Standing in the first chamber dungeon filled with heavy, musky air, Mr. Mensah ordered that the only lightbulb in the room be turned off to simulate the atmosphere for the future slaves.

And as the tour group stood in near pitch darkness with only a sliver of light seeping through a peep hole, nobody said a word when he asked: “How does it feel?”

Women were locked in two similar dungeons, 150 of them per chamber. There were both commercial and domestic slaves. The domestic slaves served the British masters in and around the castle.

And any slave who challenged the authorities was thrown into the condemned cell, which held 50 in a room no bigger than most walk-in closets. There, they would die deprived of food, water, light and oxygen, clawing the brick walls and floors as they suffocated.

The majority of slaves ranged between 15 and 35 years of age.

Meanwhile, for the British traders, it was a life “of relative comfort, discovery and adventure in their newfound home,” said Mr. Mensah.

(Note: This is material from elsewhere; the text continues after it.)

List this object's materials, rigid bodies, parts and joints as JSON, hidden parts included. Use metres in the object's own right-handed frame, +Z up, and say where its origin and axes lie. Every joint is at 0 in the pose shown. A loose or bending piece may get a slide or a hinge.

“They even had a church on one of the top floors of the castle and on Sundays they would have their services and sing, and the slaves would hear them,” he said.

“A soldier would then have to come and check through a peep hole and see whether the slaves in the dungeon were behaving themselves,” Mr. Mensah added.

But it was not the British alone who were responsible for all the evil that happened in the confines of Cape Coast Castle, or for slavery itself.

After all, the African chiefs who controlled much of this region at the time played a major role as well.

They were the ones who paid the British and other Europeans by offering them slaves. They were the ones who sold women to British traders.

And because of that, the Ghana House of Chiefs — a body comprising all the country’s traditional kings and chiefs — placed a plaque on one of the castle’s walls, asking for forgiveness.

In 1998, the government of Ghana declared Aug. 1 as Emancipation Day and encouraged black people everywhere to return to Ghana and celebrate a sense of healing.

Outside the castle’s notorious final exit door, the government established the concept of “a door of return.”